The story had no suspense, an exceptional number of characters that played no real part. I read it all the way through hoping that there would be some interesting development either in confrontation, sex, etc. Nope, just a plodding path to the expected ending. I didn't like this.
5 stars
The story held my interest as I have been a guy that tries to diagnose problems with operating systems (computers and radar) and with people thus my failed marriage; which includes myself.
loving wives were involved, So, a cheating husband betrayed his family; mom and dad, and girlfriends plus others as well as his best friend; the owner of Orange Grove.
Forgive my punctuation - Please
One of the most refreshing stories I've read in awhile. But yes you left out the whole loving wife aspect. No bother. I enjoyed it.
Better than a 4 but not quite good enough for a 5. 4.5? Well told, and if there was a General Fiction category, it might do better.
The story had my interest! Part mystery, part drama with some LW elements. I am not a strict believer in what LW represents other than likely a harsh review!
Over all I was entertained so all good for me.

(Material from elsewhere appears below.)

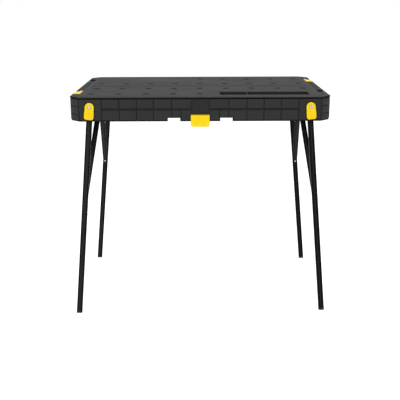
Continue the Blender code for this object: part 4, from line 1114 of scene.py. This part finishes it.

Please do keep writing and I will keep reading.
This is a very good story. I’m not complaining about the LW classification, but as I read, I kept wondering about Clair: first, would she disappear with Bruce; then, would she drop her own unrelated bombshell. Finally figured out that Consuela fit the role. If the Anonymous Cowards want to complain about that, you can always refund what they paid you, delete the posts, or block Anonymous Coward posts.
Kind of threw me, I kept waiting for the Loving Wife to show up but that never happened. still a good story, a lot of fluff but good. I guess if there were a LW it would have been Consuela for putting up with Bruce's depraved whoring her out. What a sorry bastard, but at least he didn't get away scott free. I'm wondering how they figured out that the two men "shot the man six times, each"? One guy could have reloaded or had two guns. Seems like a waste of bullets as the baseball bats could do the job without a lot of gunfire, even in a secluded area. More of a mystery story but I liked it.
I really enjoyed this on. I would like to thank the author. A thought came to me about halfway through the reading. I can easily see this become a Travis McGee novel
Hey WGAS, you’re just as anonymous as anyone else here. That’s not your real name, and your profile doesn’t give any information that could be used to identify you. Which is as it should be!